Valor: O Brasil sofreu uma grande tragédia ecológica recentemente, com o rompimento de uma barragem de rejeitos de uma mineradora. Qual é a lição a ser aprendida em casos como esse?
Kumar: A lição, para o Brasil e o mundo, é construir barragens e represas pequenas. Em caso de rompimento, o prejuízo é menor. Na Índia, campanhas do ativista Rajendra Singh [que ganhou o Stockholm Water Prize neste ano] resultaram na construção de barragens pequenas. É um exemplo de muito sucesso.

Valor: Qual seria o papel do Brasil na luta por um mundo sustentável?
Kumar: O Brasil está numa posição favorável porque tem tremenda reserva natural. Mas políticos e empresários do país ainda encaram a natureza só como fonte de recursos para a economia. É preciso encarar a natureza também como fonte da vida. O Brasil, com sua floresta, seu imenso território e seus 200 milhões de habitantes, pode ser exemplo global de sustentabilidade. O país já é exemplo de sociedade multirracial integrada.

Valor: A corrupção é um grande problema no Brasil e na Índia. O que fazer?
Kumar: Aqueles que praticam atos corruptos enquanto estão no poder acabam perdendo poder. É um jogo de visão curta.
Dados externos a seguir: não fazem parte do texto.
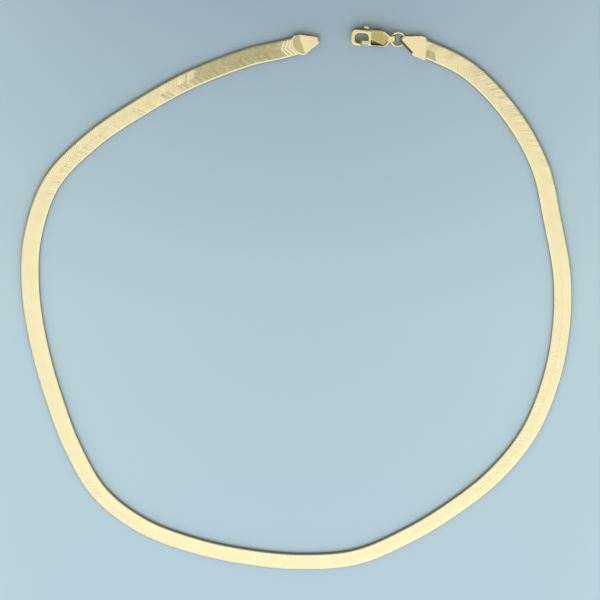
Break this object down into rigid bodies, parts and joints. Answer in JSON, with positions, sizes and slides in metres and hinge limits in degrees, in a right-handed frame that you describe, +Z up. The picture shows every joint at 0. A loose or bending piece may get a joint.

A Índia tem um bom exemplo disso: o Partido do Congresso perdeu a eleição [em 2014] porque, com as denúncias de corrupção, as pessoas perderam a confiança naquele partido. Se a sociedade idolatra o dinheiro, acaba se corrompendo. Em sociedades como essas, apenas o dinheiro faz as pessoas serem admiradas. Deveríamos idealizar a arte, a cultura, a música, os valores espirituais, a generosidade. Se uma sociedade adota esses valores, as pessoas vão aspirar ser generosas. Não deveríamos apenas apontar o dedo na direção dos que estão no poder e culpar presidentes e primeiros ministros. Deveríamos também olhar para a sociedade, que está corrupta porque idolatra o dinheiro. Precisamos mudar, senão vamos ter sempre governos corruptos.